Information supplied:
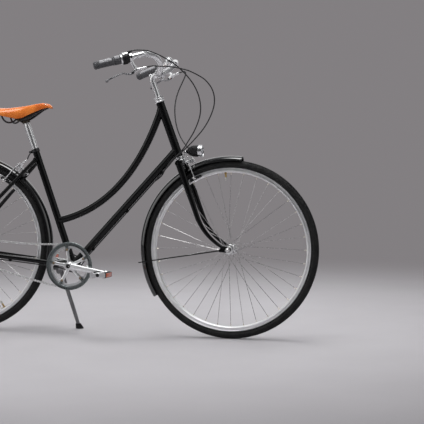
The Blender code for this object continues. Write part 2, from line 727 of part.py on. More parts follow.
def spoke_ends(axle, flange_radius, flange_place):
    """The two ends of every spoke of one wheel, laced over three crossings."""
    ends = []
    step = 2 * math.pi / SPOKES_A_SIDE
    hole = flange_radius - SPOKE_HOLE_INSET
    for side in (-1, 1):
        for i in range(SPOKES_A_SIDE):
            leading = 1 if i % 2 == 0 else -1
            angle = step * i + (step / 2 if side > 0 else 0.0)
            out = side * (flange_place + leading * SPOKE_SPREAD)
            start = around(axle, hole, angle, out)
            rim_angle = angle + leading * SPOKE_CROSSING_TURN
            end = around(axle, RIM_INNER * math.cos(math.pi / WHEEL_STEPS) - GAP, rim_angle, side * SPOKE_RIM_SPREAD)
            ends.append((start, end))
    return ends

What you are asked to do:
Copy out the data shown above without altering anything.

The solution:
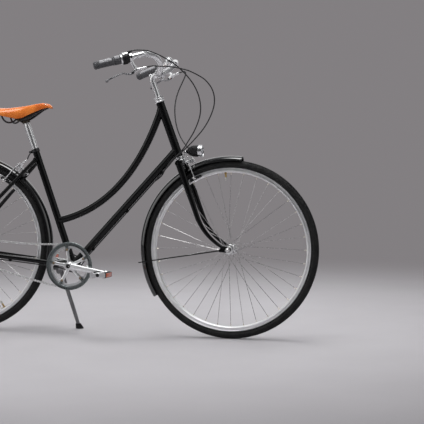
The Blender code for this object continues. Write part 2, from line 727 of part.py on. More parts follow.
def spoke_ends(axle, flange_radius, flange_place):
    """The two ends of every spoke of one wheel, laced over three crossings."""
    ends = []
    step = 2 * math.pi / SPOKES_A_SIDE
    hole = flange_radius - SPOKE_HOLE_INSET
    for side in (-1, 1):
        for i in range(SPOKES_A_SIDE):
            leading = 1 if i % 2 == 0 else -1
            angle = step * i + (step / 2 if side > 0 else 0.0)
            out = side * (flange_place + leading * SPOKE_SPREAD)
            start = around(axle, hole, angle, out)
            rim_angle = angle + leading * SPOKE_CROSSING_TURN
            end = around(axle, RIM_INNER * math.cos(math.pi / WHEEL_STEPS) - GAP, rim_angle, side * SPOKE_RIM_SPREAD)
            ends.append((start, end))
    return ends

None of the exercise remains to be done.